====== DATASET EXCERPT ======

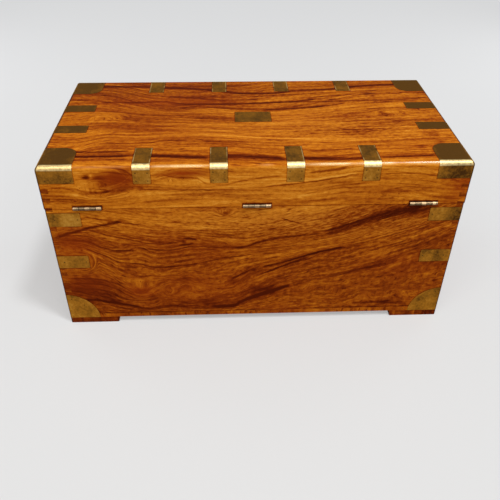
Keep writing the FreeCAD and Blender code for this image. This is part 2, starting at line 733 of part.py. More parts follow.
def stay(side):
    """A slotted lid stay hanging inside one end, its pivot on the lid and its stud in the end board."""
    sign = 1 if side == "right" else -1
    into, out = ("-x", "+x") if sign > 0 else ("+x", "-x")
    name = f"stay_{side}"
    pivot_z = "axis_z + stay_offset"
    flat = span(sign, "stay_inner", "stay_inner + stay_thickness")
    bar_x = flat[0]
    lowest = f"{pivot_z} - stay_open_chord"
    parts = [
        box(name + "_bar", flat, around("stay_y", "stay_width"), (lowest, pivot_z)),
        rod(name + "_head", "+x", "stay_width / 2", "stay_thickness", (bar_x, "stay_y", pivot_z)),
        rod(name + "_tail", "+x", "stay_width / 2", "stay_thickness", (bar_x, "stay_y", lowest)),
    ]
    slot_width = "2 * (stud_shank + slot_room)"
    slot_top = "axis_z - stay_offset + slot_room"
    slot = fuse(name + "_slot", [
        box(name + "_slot_block", span(sign, "stay_inner - margin", "stay_inner + margin"),
            around("stay_y", slot_width), (lowest, slot_top)),
        rod(name + "_slot_top", "+x", "stud_shank + slot_room", "3 * margin",
            (f"({bar_x}) - margin", "stay_y", slot_top)),
        rod(name + "_slot_end", "+x", "stud_shank + slot_room", "3 * margin",
            (f"({bar_x}) - margin", "stay_y", lowest)),
    ])
    hole = rod(name + "_hole", "+x", "stud_shank + pin_clearance", "3 * margin",
               (f"({bar_x}) - margin", "stay_y", pivot_z))
    node(f"{name}_bar", cut(f"{name}_bar", fuse(name + "_blank", parts), [slot, hole]))

    studs = []
    for kind, level in (("stud", "axis_z - stay_offset"), ("pivot", pivot_z)):
        wall = f"{sign} * inner_length"
        deep = f"{sign} * (inner_length + stud_depth)"
        top = f"{sign} * (stay_inner - stay_gap)"
        studs.append(fuse(f"{name}_{kind}", [
            rod(f"{name}_{kind}_spacer", into, "stud_head", "stay_spacer", (wall, "stay_y", level)),
            rod(f"{name}_{kind}_shank", into, "stud_shank",
                "stud_depth + stay_spacer + 2 * stay_gap + stay_thickness", (deep, "stay_y", level)),
            rod(f"{name}_{kind}_head", into, "stud_head", "stud_head_height", (top, "stay_y", level)),
        ]))
    return studs


def foot(corner, zone):
    """A bracket foot of two blocks: a long one under the front or back, and a short one behind it."""
    right, back = CORNERS[corner]
    name = f"foot_{corner}"
    high = ("0", "foot_height")
    long_spans = (span(right, "half_length - foot_length", "half_length"),
                  span(back, "half_depth - foot_thickness", "half_depth"), high)
    short_spans = (span(right, "half_length - foot_thickness", "half_length"),
                   span(back, "half_depth - foot_side_length", "half_depth - foot_thickness"), high)
    long_block = block_rounded(name + "_long_rounded", 1, long_spans, size("foot_round"), only_inner=True)
    short_block = block_rounded(name + "_short_rounded", 0, short_spans, size("foot_round"), only_inner=True)
    return group(name, [
        common(name + "_long", long_block, zone),
        common(name + "_short", short_block, zone),
    ])


def inlays(word, brass):
    """The brass pieces that have a word in their names."""
    return [whole for name, whole in brass if word in name]


def build():
    chest_sides = ("half_length", "half_depth", "0", "joint", None)
    chest_outside = envelope("chest_outside", *chest_sides, "0")
    chest_skin = cut("chest_skin", envelope("chest_proud", *chest_sides, "brass_proud"),
                     [envelope("chest_core", *chest_sides, "-brass")])
    above_feet = box("above_feet", ("-half_length - margin", "half_length + margin"),
                     ("-half_depth - margin", "half_depth + margin"), ("foot_height", "joint"))
    chest_skin = common("chest_skin_above_feet", chest_skin, above_feet)

    lid_sides = ("lid_half_length", "lid_half_depth", "lid_bottom")
    lid_outside = envelope("lid_outside", *lid_sides, "chest_height", "edge_round", "0")
    lid_proud = envelope("lid_proud", *lid_sides, "chest_height + brass_proud", "edge_round", "brass_proud")
    lid_core = envelope("lid_core", *lid_sides, "chest_height - brass", "edge_round", "-brass")
    lid_skin = cut("lid_skin", lid_proud, [lid_core])

    lid_brass, lid_pins = [], []
    for side, middles in (("back", ("-strap_far", "-strap_near", "strap_near", "strap_far")),
                          ("front", ("-strap_far", "-strap_near", "strap_near", "strap_far")),
                          ("left", ("-strap_end", "strap_end")),
                          ("right", ("-strap_end", "strap_end"))):
        made = [strap(side, number, middle, lid_skin) for number, middle in enumerate(middles, 1)]
        lid_pins += [pin for _, pins in made for pin in pins]
        lid_brass.append((f"{side}_straps", group(f"{side}_straps_whole", [band for band, _ in made])))
    for corner in CORNERS:
        shell, pins = bracket(corner, lid_skin)
        lid_pins += pins
        lid_brass.append((f"lid_corner_{corner}", shell))
    plate, pins = name_plate(lid_skin)
    lid_pins += pins
    lid_brass.append(("name_plate", plate))
    lid_pins = node("lid_pins", group("lid_pins", lid_pins))
    for name, whole in lid_brass:
        node(name, cut(name, whole, [lid_pins]))

    chest_brass, chest_pins = [], []
    upper_level = "wrap_top - wrap_height"
    middle_level = "wrap_middle - wrap_height / 2"
    for corner in CORNERS:
        for name, (whole, pins) in (
            (f"upper_corner_strap_{corner}", wrap("upper", corner, upper_level, chest_skin)),
            (f"middle_corner_strap_{corner}", wrap("middle", corner, middle_level, chest_skin)),
            (f"base_corner_{corner}", heel(corner, chest_skin)),
        ):
            chest_brass.append((name, whole))
            chest_pins += pins
    spans = (around("0", "escutcheon_length"), ("-half_depth - margin", "-half_depth + margin"),
             around("key_z", "escutcheon_height"))
    outline = block_rounded("escutcheon_outline", 1, spans, size("brass_corner"))
    escutcheon = common("escutcheon_whole", chest_skin, outline)
    for x in (-1, 1):
        for z in (-1, 1):
            chest_pins.append(pin_from("front", f"escutcheon_pin_{x + 1}_{z + 1}",
                                       f"{x} * (escutcheon_length / 2 - pin_edge)",
                                       f"-({chest_face('front')})",
                                       f"key_z + {z} * (escutcheon_height / 2 - pin_edge)",
                                       "board - lock_depth"))
    chest_pins = node("chest_pins", group("chest_pins", chest_pins))
    for name, whole in chest_brass:
        node(name, cut(name, whole, [chest_pins]))
    hole = keyhole("board_keyhole", ("-half_depth - margin", "lock_front"), "keyhole_room")
    node("escutcheon", cut("escutcheon", escutcheon, [chest_pins, hole]))

    butts = hinges()
    locking = lock()
    studs = {side: stay(side) for side in ("left", "right")}
    handle_screws = {side: handle(side) for side in ("left", "right")}
    node("hinge_pins", group("hinge_pins", butts["pins"]))
    node("lid_screws", group("lid_screws", butts["lid_screws"] + locking["screws"]))
    node("chest_screws", group("chest_screws", butts["chest_screws"] + locking["case_screws"]
                               + handle_screws["left"] + handle_screws["right"]))
    node("stay_studs", group("stay_studs", [pair[0] for pair in studs.values()]))
    node("stay_pivots", group("stay_pivots", [pair[1] for pair in studs.values()]))

    plan = (("-half_length", "half_length"), ("-half_depth", "half_depth"))
    wall_zone = common("wall_zone", chest_outside, box("wall_levels", *plan, ("floor_top", "joint")))
    boards = walls("chest", "chest_tails", "floor_top", "joint", "half_length", wall_zone)
    extra = {
        "back": [group("chest_hinge_recess", butts["chest_recess"]),
                 group("back_screws", butts["chest_screws"])],
        "front": [escutcheon, locking["case"], hole, group("case_screws", locking["case_screws"])],
        "left": [group("left_handle_screws", handle_screws["left"]), studs["left"][0]],
        "right": [group("right_handle_screws", handle_screws["right"]), studs["right"][0]],
    }
    for side, board in boards.items():
        name = f"{side}_board" if side in ("back", "front") else f"{side}_end_board"
        node(name, cut(name, board, [*inlays(side, chest_brass), chest_pins, *extra[side]]))
    bottom = common("bottom_trimmed", chest_outside, box("bottom_blank", *plan, ("foot_height", "floor_top")))
    node("bottom_board", cut("bottom_board", bottom, [*inlays("base", chest_brass), chest_pins]))
    for corner in CORNERS:
        node(f"foot_{corner}", foot(corner, chest_outside))

    plan = (("-lid_half_length", "lid_half_length"), ("-lid_half_depth", "lid_half_depth"))
    rail_zone = common("rail_zone", lid_outside, box("rail_levels", *plan, ("lid_bottom", "under_top")))
    rails = walls("lid", "lid_tails", "lid_bottom", "under_top", "lid_half_length", rail_zone)
    extra = {
        "back": [*butts["lid_recess"], group("rail_screws", butts["lid_screws"])],
        "front": [locking["link"], group("link_screws", locking["screws"])],
        "left": [studs["left"][1]],
        "right": [studs["right"][1]],
    }
    for side, rail in rails.items():
        name = f"lid_{side}_rail"
        node(name, cut(name, rail, [*inlays(side, lid_brass), lid_pins, *extra[side]]))
    top = common("top_trimmed", lid_outside, box("top_blank", *plan, ("under_top", "chest_height")))
    node("lid_top_board", cut("lid_top_board", top, [*inlays("", lid_brass), lid_pins]))


def check_and_write():
    """Refuse a failed object or an invalid sub-part, then write each sub-part to its own file."""
    doc.recompute()
    failed = [thing.Name for thing in doc.Objects if {"Invalid", "Error"} & set(thing.State)]
    if failed:
        raise SystemExit(f"these objects failed: {failed}")
    for name, thing in nodes.items():
        if thing.Shape.isNull() or not thing.Shape.isValid():
            raise SystemExit(f"{name} has no valid shape")
        if not thing.Shape.Solids:
            raise SystemExit(f"{name} has no solid")
    os.makedirs("parts", exist_ok=True)
    for name, thing in nodes.items():
        thing.Shape.exportStep(f"parts/{name}.step")
    print(f"{len(nodes)} sub-parts, {sum(len(thing.Shape.Solids) for thing in nodes.values())} solids")


fill_sheet()
build()
check_and_write()
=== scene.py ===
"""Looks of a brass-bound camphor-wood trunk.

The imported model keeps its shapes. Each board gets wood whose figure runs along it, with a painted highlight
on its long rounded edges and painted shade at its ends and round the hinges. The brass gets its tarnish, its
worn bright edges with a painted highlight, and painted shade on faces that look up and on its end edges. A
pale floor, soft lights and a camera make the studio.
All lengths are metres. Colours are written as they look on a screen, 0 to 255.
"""

import math

import bpy
from mathutils import Matrix, Vector

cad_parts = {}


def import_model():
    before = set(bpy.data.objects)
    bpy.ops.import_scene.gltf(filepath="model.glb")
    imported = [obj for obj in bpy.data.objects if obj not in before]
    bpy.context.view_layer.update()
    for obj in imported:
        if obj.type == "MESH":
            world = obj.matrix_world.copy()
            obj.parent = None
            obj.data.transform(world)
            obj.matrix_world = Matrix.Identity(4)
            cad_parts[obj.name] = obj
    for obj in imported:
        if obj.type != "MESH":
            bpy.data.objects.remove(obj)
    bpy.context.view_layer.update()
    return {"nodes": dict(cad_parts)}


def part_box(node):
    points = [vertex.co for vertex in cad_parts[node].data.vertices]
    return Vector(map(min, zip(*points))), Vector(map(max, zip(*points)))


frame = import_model()
nodes = frame["nodes"]


# ---- sizes, read from the frame

HALF_LENGTH, HALF_DEPTH, LID_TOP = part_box("lid_top_board")[1]
LID_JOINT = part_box("lid_back_rail")[0].z


# ---- fields: numbers over a surface


class Field:
    """A number that varies over a surface: one output of a material's node tree."""

    def __init__(self, socket):
        self.socket = socket
        self.tree = socket.id_data

    def __add__(self, other):
        return maths("ADD", self, other)

    def __sub__(self, other):
        return maths("SUBTRACT", self, other)

    def __rsub__(self, other):
        return maths("SUBTRACT", other, self)

    def __mul__(self, other):
        return maths("MULTIPLY", self, other)

    def __truediv__(self, other):
        return maths("DIVIDE", self, other)

    def __abs__(self):
        return maths("ABSOLUTE", self)

    __radd__ = __add__
    __rmul__ = __mul__


def add_node(tree, kind, inputs=None, **settings):
    """A shader node with its settings, and with its inputs linked or set."""
    made = tree.nodes.new("ShaderNode" + kind)
    for name, value in settings.items():
        setattr(made, name, value)
    for name, value in (inputs or {}).items():
        feed(made.inputs[name], value)
    return made


def feed(socket, value):
    """Links a field to a socket, or sets the socket to a plain value."""
    if isinstance(value, Field):
        value.tree.links.new(value.socket, socket)
    else:
        socket.default_value = value


def maths(operation, *values):
    """One arithmetic step on fields and numbers."""
    tree = next(v.tree for v in values if isinstance(v, Field))
    step = add_node(tree, "Math", operation=operation)
    for socket, value in zip(step.inputs, values):
        feed(socket, value)
    return Field(step.outputs[0])


def largest(first, *others):
    """The largest of some fields and numbers, place by place."""
    for other in others:
        first = maths("MAXIMUM", first, other)
    return first


def ease(value, start, end, low=0.0, high=1.0):
    """A smooth step of value, from low at start to high at end, and level outside them."""
    inputs = {"Value": value, "From Min": start, "From Max": end, "To Min": low, "To Max": high}
    step = add_node(value.tree, "MapRange", inputs, interpolation_type="SMOOTHSTEP")
    return Field(step.outputs["Result"])


def point(x, y, z):
    """A vector made of three fields or numbers."""
    tree = next(v.tree for v in (x, y, z) if isinstance(v, Field))
    return Field(add_node(tree, "CombineXYZ", {"X": x, "Y": y, "Z": z}).outputs[0])


def cloud(x, y, z, detail=2.0, roughness=0.5):
    """Noise about zero, from about -0.5 to 0.5, one unit to a wave."""
    inputs = {"Vector": point(x, y, z), "Scale": 1.0, "Detail": detail, "Roughness": roughness}
    made = add_node(z.tree if isinstance(z, Field) else x.tree, "TexNoise", inputs)
    return Field(made.outputs[0]) - 0.5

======

**GOAL:**
Return exactly the lines that run from the top of the listing above to the line containing "parts), [slot, hole]))", please, keeping both end lines and leaving out everything else.

**RESULT OF THIS TASK:**
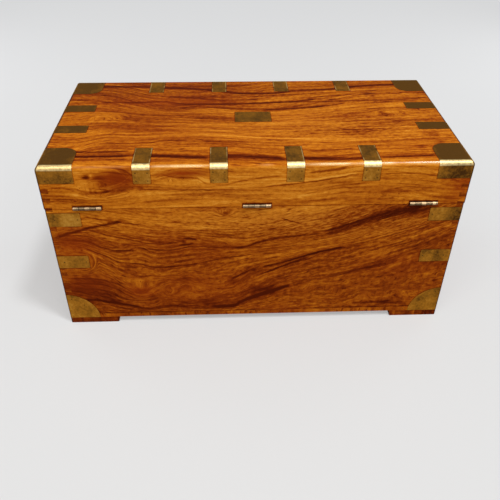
Keep writing the FreeCAD and Blender code for this image. This is part 2, starting at line 733 of part.py. More parts follow.
def stay(side):
    """A slotted lid stay hanging inside one end, its pivot on the lid and its stud in the end board."""
    sign = 1 if side == "right" else -1
    into, out = ("-x", "+x") if sign > 0 else ("+x", "-x")
    name = f"stay_{side}"
    pivot_z = "axis_z + stay_offset"
    flat = span(sign, "stay_inner", "stay_inner + stay_thickness")
    bar_x = flat[0]
    lowest = f"{pivot_z} - stay_open_chord"
    parts = [
        box(name + "_bar", flat, around("stay_y", "stay_width"), (lowest, pivot_z)),
        rod(name + "_head", "+x", "stay_width / 2", "stay_thickness", (bar_x, "stay_y", pivot_z)),
        rod(name + "_tail", "+x", "stay_width / 2", "stay_thickness", (bar_x, "stay_y", lowest)),
    ]
    slot_width = "2 * (stud_shank + slot_room)"
    slot_top = "axis_z - stay_offset + slot_room"
    slot = fuse(name + "_slot", [
        box(name + "_slot_block", span(sign, "stay_inner - margin", "stay_inner + margin"),
            around("stay_y", slot_width), (lowest, slot_top)),
        rod(name + "_slot_top", "+x", "stud_shank + slot_room", "3 * margin",
            (f"({bar_x}) - margin", "stay_y", slot_top)),
        rod(name + "_slot_end", "+x", "stud_shank + slot_room", "3 * margin",
            (f"({bar_x}) - margin", "stay_y", lowest)),
    ])
    hole = rod(name + "_hole", "+x", "stud_shank + pin_clearance", "3 * margin",
               (f"({bar_x}) - margin", "stay_y", pivot_z))
    node(f"{name}_bar", cut(f"{name}_bar", fuse(name + "_blank", parts), [slot, hole]))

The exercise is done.